Take the data that follows and retype it word for word.

>>>

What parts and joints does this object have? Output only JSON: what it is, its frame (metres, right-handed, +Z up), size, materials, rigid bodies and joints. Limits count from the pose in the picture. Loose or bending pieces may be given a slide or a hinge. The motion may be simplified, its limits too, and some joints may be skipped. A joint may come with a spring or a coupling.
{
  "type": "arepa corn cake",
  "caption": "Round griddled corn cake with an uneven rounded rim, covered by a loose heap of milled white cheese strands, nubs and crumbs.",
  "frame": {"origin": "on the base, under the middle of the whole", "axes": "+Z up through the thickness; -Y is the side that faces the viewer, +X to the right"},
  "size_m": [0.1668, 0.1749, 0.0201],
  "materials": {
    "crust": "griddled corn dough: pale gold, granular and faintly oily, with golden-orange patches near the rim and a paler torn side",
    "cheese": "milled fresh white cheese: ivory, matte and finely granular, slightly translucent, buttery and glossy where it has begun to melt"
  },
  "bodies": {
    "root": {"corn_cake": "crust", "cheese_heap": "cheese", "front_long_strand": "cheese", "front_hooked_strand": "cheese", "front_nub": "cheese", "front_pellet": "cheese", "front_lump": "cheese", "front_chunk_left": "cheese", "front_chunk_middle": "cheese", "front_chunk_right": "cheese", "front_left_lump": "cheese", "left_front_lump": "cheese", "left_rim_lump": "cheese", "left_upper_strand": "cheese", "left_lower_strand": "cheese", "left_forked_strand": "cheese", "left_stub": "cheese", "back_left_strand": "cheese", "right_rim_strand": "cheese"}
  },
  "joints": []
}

<<<

▸ **SOLUTION TO THE EXERCISE**
What parts and joints does this object have? Output only JSON: what it is, its frame (metres, right-handed, +Z up), size, materials, rigid bodies and joints. Limits count from the pose in the picture. Loose or bending pieces may be given a slide or a hinge. The motion may be simplified, its limits too, and some joints may be skipped. A joint may come with a spring or a coupling.
{
  "type": "arepa corn cake",
  "caption": "Round griddled corn cake with an uneven rounded rim, covered by a loose heap of milled white cheese strands, nubs and crumbs.",
  "frame": {"origin": "on the base, under the middle of the whole", "axes": "+Z up through the thickness; -Y is the side that faces the viewer, +X to the right"},
  "size_m": [0.1668, 0.1749, 0.0201],
  "materials": {
    "crust": "griddled corn dough: pale gold, granular and faintly oily, with golden-orange patches near the rim and a paler torn side",
    "cheese": "milled fresh white cheese: ivory, matte and finely granular, slightly translucent, buttery and glossy where it has begun to melt"
  },
  "bodies": {
    "root": {"corn_cake": "crust", "cheese_heap": "cheese", "front_long_strand": "cheese", "front_hooked_strand": "cheese", "front_nub": "cheese", "front_pellet": "cheese", "front_lump": "cheese", "front_chunk_left": "cheese", "front_chunk_middle": "cheese", "front_chunk_right": "cheese", "front_left_lump": "cheese", "left_front_lump": "cheese", "left_rim_lump": "cheese", "left_upper_strand": "cheese", "left_lower_strand": "cheese", "left_forked_strand": "cheese", "left_stub": "cheese", "back_left_strand": "cheese", "right_rim_strand": "cheese"}
  },
  "joints": []
}